- PROBLEM REQUIREMENTS -
Identify the lines that contain the string "axis" and copy all of them.

- DATA SEGMENT -

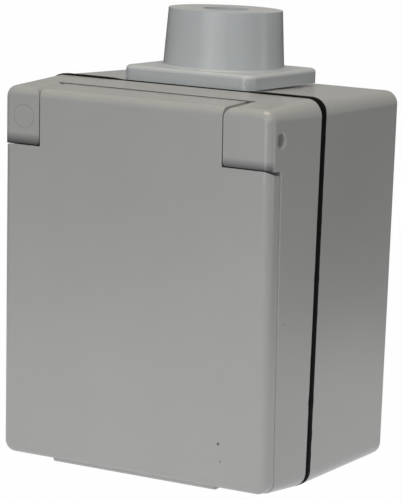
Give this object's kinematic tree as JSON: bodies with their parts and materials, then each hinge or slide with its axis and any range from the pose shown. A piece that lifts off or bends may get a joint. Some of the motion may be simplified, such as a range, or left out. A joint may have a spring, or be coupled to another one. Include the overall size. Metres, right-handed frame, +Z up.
{
  "type": "wall socket",
  "caption": "Surface-mounted splash-proof wall socket: grey box with gasket, spring-closed hinged lid over a plug recess, and a tapered cable nozzle on top.",
  "frame": {"origin": "middle of the back face of the back box, which lies on the wall", "axes": "+X to the right seen from the front, +Y into the wall, +Z up; the lid faces -Y"},
  "size_m": [0.0806, 0.0675, 0.1173],
  "materials": {
    "housing_grey": "fine moulded, slightly glossy",
    "entry_grey": "soft moulded, slightly glossy",
    "seal_black": "matt",
    "cup_grey": "moulded",
    "carrier_cream": "moulded",
    "steel": "zinc plated",
    "brass": "bright"
  },
  "bodies": {
    "housing": {"rear_box": "housing_grey", "front_housing": "housing_grey", "cable_entry": "entry_grey", "housing_seal": "seal_black", "cup_seal": "seal_black", "housing_screw_seals": "seal_black", "socket_cup": "cup_grey", "contact_carrier": "carrier_cream", "hinge_pin": "steel", "lid_spring": "steel", "cup_screw": "steel", "insert_screws": "steel", "housing_screws": "steel", "contact_spring_left": "steel", "contact_spring_right": "steel", "terminal_screws": "steel", "earth_screw": "steel", "earth_clamp": "steel", "contact_left": "brass", "contact_right": "brass", "earth_bracket": "brass"},
    "lid": {"lid": "housing_grey", "lid_seal": "seal_black"}
  },
  "joints": [
    {"name": "lid_hinge", "type": "hinge", "parent": "housing", "child": "lid", "pos_m": [0, -0.06256, 0.04045], "axis": [-1, 0, 0], "range_deg": [0, 115], "stiffness_Nm_per_rad": 0.02, "springref_deg": -57.3, "deforming": ["lid_spring"]}
  ]
}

- FULL RESPONSE -
Give this object's kinematic tree as JSON: bodies with their parts and materials, then each hinge or slide with its axis and any range from the pose shown. A piece that lifts off or bends may get a joint. Some of the motion may be simplified, such as a range, or left out. A joint may have a spring, or be coupled to another one. Include the overall size. Metres, right-handed frame, +Z up.
    {"name": "lid_hinge", "type": "hinge", "parent": "housing", "child": "lid", "pos_m": [0, -0.06256, 0.04045], "axis": [-1, 0, 0], "range_deg": [0, 115], "stiffness_Nm_per_rad": 0.02, "springref_deg": -57.3, "deforming": ["lid_spring"]}